Problem details -> What follows is a set of records; repeat all of them exactly.

Data shown ->

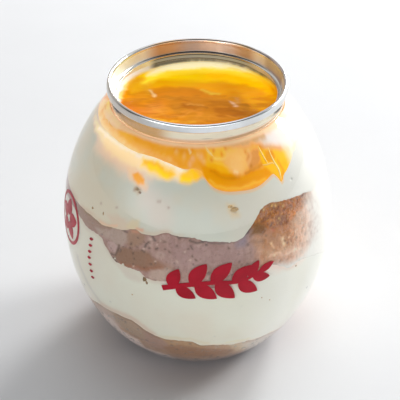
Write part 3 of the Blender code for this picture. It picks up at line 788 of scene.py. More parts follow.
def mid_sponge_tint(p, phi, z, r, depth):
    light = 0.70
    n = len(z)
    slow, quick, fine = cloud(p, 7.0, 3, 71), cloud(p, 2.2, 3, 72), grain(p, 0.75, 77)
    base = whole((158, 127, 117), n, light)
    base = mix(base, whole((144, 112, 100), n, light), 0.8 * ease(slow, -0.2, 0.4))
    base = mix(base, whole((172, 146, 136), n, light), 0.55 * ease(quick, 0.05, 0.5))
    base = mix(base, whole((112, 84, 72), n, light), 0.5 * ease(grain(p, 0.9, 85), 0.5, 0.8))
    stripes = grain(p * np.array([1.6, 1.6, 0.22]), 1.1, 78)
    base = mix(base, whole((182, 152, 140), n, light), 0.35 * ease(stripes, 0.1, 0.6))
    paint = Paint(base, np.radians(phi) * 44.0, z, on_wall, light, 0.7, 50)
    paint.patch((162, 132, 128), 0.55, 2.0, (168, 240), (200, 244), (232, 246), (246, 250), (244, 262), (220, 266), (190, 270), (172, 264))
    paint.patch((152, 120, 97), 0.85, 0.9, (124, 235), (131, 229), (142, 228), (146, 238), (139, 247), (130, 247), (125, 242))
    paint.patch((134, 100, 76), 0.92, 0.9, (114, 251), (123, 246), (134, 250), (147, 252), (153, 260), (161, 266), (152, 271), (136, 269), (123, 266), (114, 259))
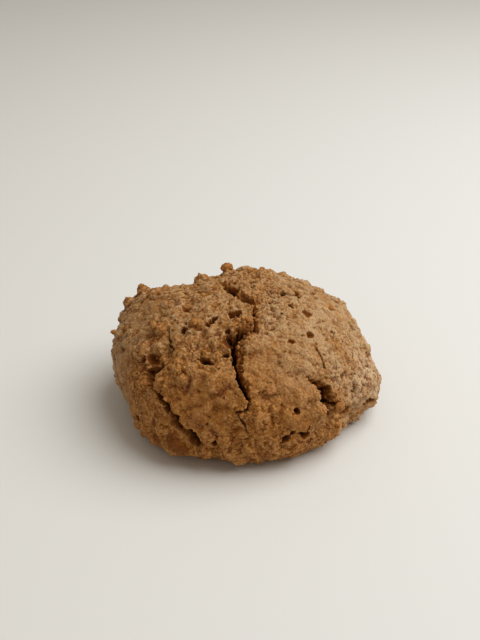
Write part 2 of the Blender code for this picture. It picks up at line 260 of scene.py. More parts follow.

Result of this task ->
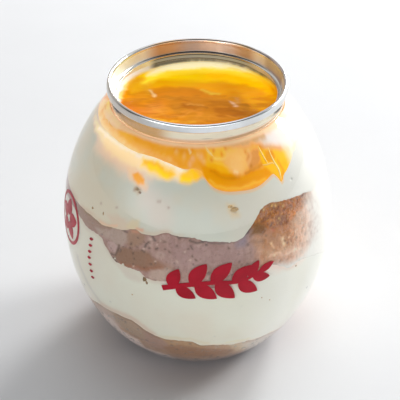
Write part 3 of the Blender code for this picture. It picks up at line 788 of scene.py. More parts follow.
def mid_sponge_tint(p, phi, z, r, depth):
    light = 0.70
    n = len(z)
    slow, quick, fine = cloud(p, 7.0, 3, 71), cloud(p, 2.2, 3, 72), grain(p, 0.75, 77)
    base = whole((158, 127, 117), n, light)
    base = mix(base, whole((144, 112, 100), n, light), 0.8 * ease(slow, -0.2, 0.4))
    base = mix(base, whole((172, 146, 136), n, light), 0.55 * ease(quick, 0.05, 0.5))
    base = mix(base, whole((112, 84, 72), n, light), 0.5 * ease(grain(p, 0.9, 85), 0.5, 0.8))
    stripes = grain(p * np.array([1.6, 1.6, 0.22]), 1.1, 78)
    base = mix(base, whole((182, 152, 140), n, light), 0.35 * ease(stripes, 0.1, 0.6))
    paint = Paint(base, np.radians(phi) * 44.0, z, on_wall, light, 0.7, 50)
    paint.patch((162, 132, 128), 0.55, 2.0, (168, 240), (200, 244), (232, 246), (246, 250), (244, 262), (220, 266), (190, 270), (172, 264))
    paint.patch((152, 120, 97), 0.85, 0.9, (124, 235), (131, 229), (142, 228), (146, 238), (139, 247), (130, 247), (125, 242))
    paint.patch((134, 100, 76), 0.92, 0.9, (114, 251), (123, 246), (134, 250), (147, 252), (153, 260), (161, 266), (152, 271), (136, 269), (123, 266), (114, 259))
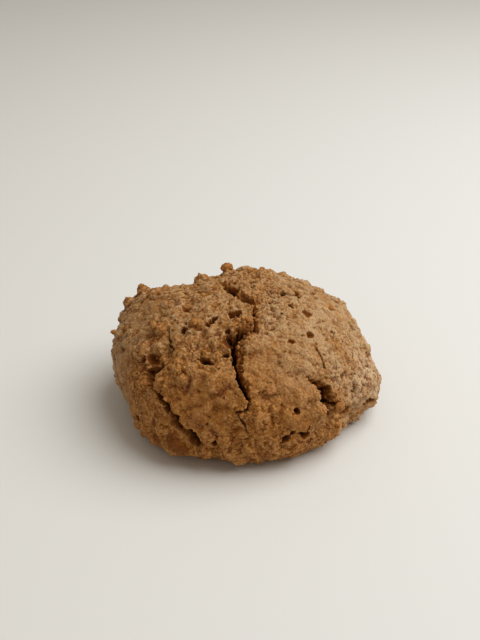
Write part 2 of the Blender code for this picture. It picks up at line 260 of scene.py. More parts follow.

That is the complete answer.